Relationship expert Matthew Hussey reveals the hidden patterns that keep us stuck in unfulfilling relationships and how to build authentic connections that lead to lasting love. In this conversation, Hussey exposes why trying to impress someone on a first date actually pushes connection away and how most people unknowingly attract partners who mirror their deepest insecurities. The discussion delves into the difference between impressing and connecting, why "nice guys" sometimes trigger rejection, and how childhood patterns create nervous system responses that sabotage healthy relationships. (07:00) Matthew shares specific strategies for having difficult conversations without fear of abandonment, the importance of vulnerability versus oversharing, and how to choose the right partner when you have multiple options. The conversation concludes with profound insights about self-compassion and how healing your relationship with yourself transforms your capacity to love others authentically.
Host of The School of Greatness podcast and New York Times bestselling author of "Make Money Easy." Lewis is a former professional athlete turned entrepreneur who has built a media empire focused on helping people achieve greatness in all areas of life, particularly relationships, business, and personal development.
Relationship expert, bestselling author of "Get the Guy" and "Love Life," and coach who has helped millions of people worldwide find and maintain healthy relationships. Matthew combines psychological insights with practical dating and relationship advice, having coached hundreds of thousands through his programs, live events, and social media platforms with millions of followers.
Matthew explains that everyone has their favorite way of getting attention - whether it's physical appearance, achievements, humor, or wealth. (05:32) While these qualities might attract people initially, they often become the thing we resent because they don't create genuine connection. When you constantly lead with your most impressive qualities, you engineer your love life to attract people who only value surface-level attributes. The key is being willing to lay down these "weapons" you know how to use so you can attract someone who sees you for who you really are, not just what you can do or provide.
Impressing is about ego and making yourself look good, while connecting is about finding the human in another person and showing the human in yourself. (10:40) Matthew references William Zinser's book "On Writing Well," where writers often try to be clever in the first paragraph but create real connection when they share something authentically human. True connection happens when someone has that "aha, a human" moment - when they recognize something real and relatable in you. This shift from trying to be perfect to being authentic is what creates lasting bonds.
When someone says they're turned off by "nice" behavior, they're often revealing a trauma pattern where their nervous system only recognizes love through inconsistency and having to earn affection. (26:06) Matthew explains this stems from childhood experiences where love was conditional or intermittent, creating a trauma bond to hot-and-cold behavior. People with this pattern unconsciously seek partners who make them chase, because consistent kindness feels unfamiliar and unsafe to their nervous system. Understanding this helps identify whether you or potential partners need healing work before entering serious relationships.

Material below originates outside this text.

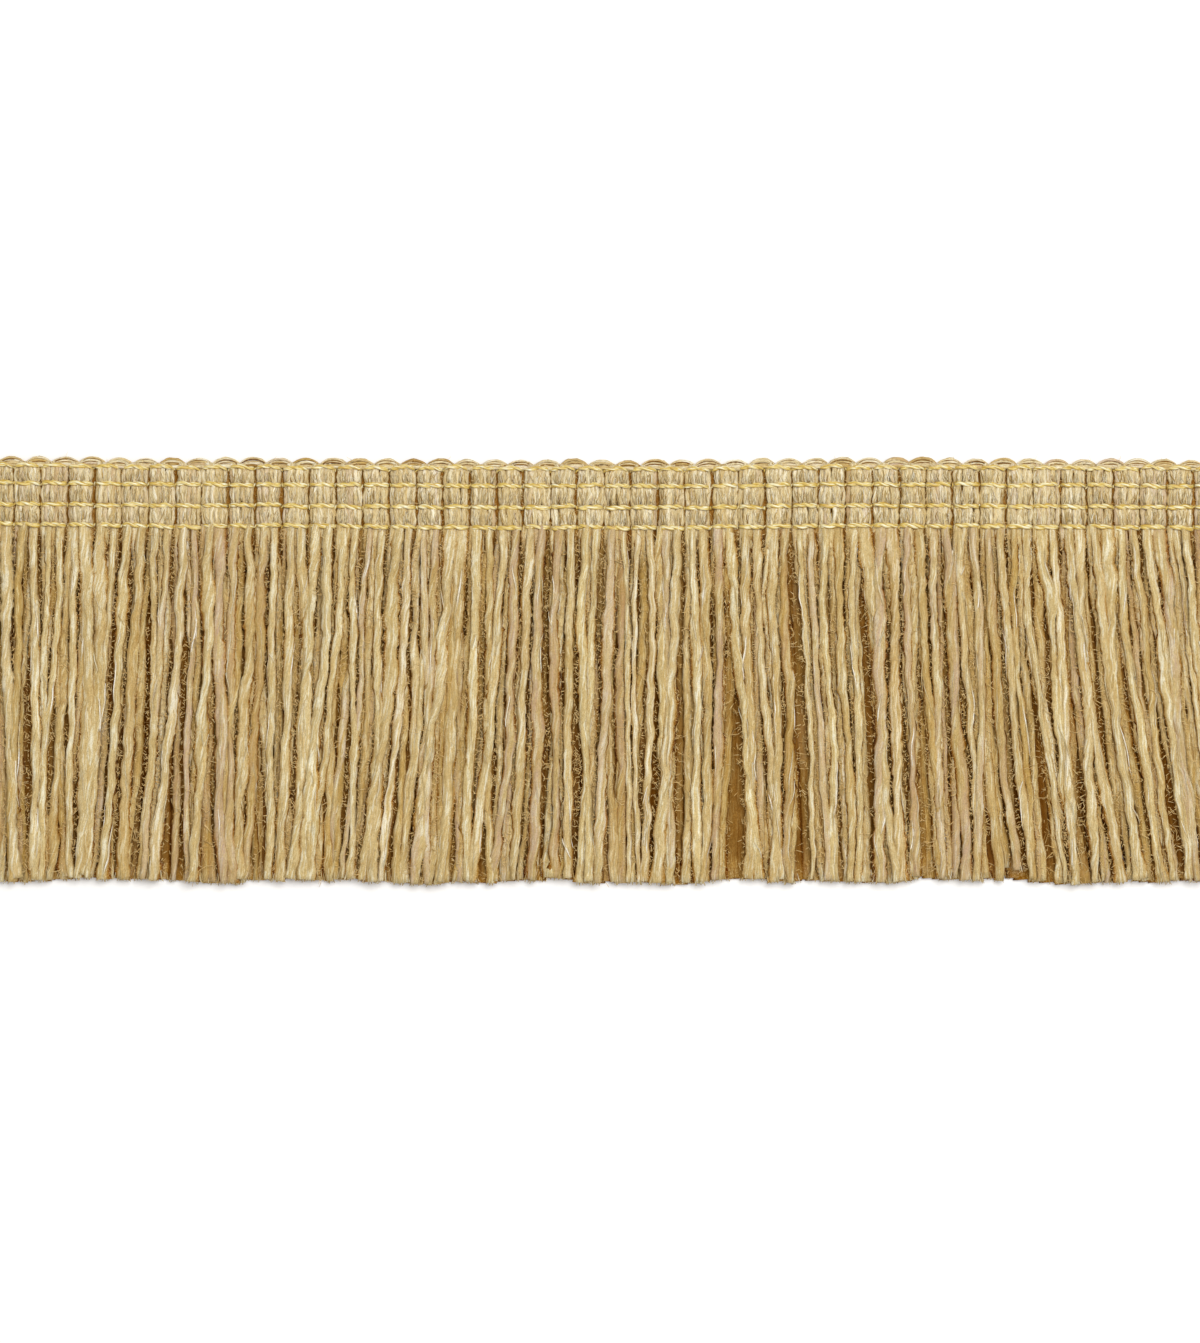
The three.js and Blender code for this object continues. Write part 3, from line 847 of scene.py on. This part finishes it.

Many people avoid difficult conversations because their nervous system goes into fight-or-flight mode, making it impossible to access better stories or reframes. (54:58) Matthew emphasizes that you must first regulate through breathing exercises, physical activity, or meditation before attempting challenging discussions. When your body is in a stress response, logic and reframing don't work because you don't have access to those higher brain functions. Only after calming your nervous system can you approach conversations from a place of clarity rather than panic.
When faced with multiple dating options, the key question isn't who's most impressive but who makes you feel most like yourself. (74:45) Matthew warns against ego-driven choices based on what looks good to others or meets superficial criteria. Instead, focus on who brings out your authentic self and creates a sense of ease and safety. This requires moving away from optimization mentality - constantly seeking someone with all the right boxes checked - and instead settling ON someone with whom you can build something meaningful together over time.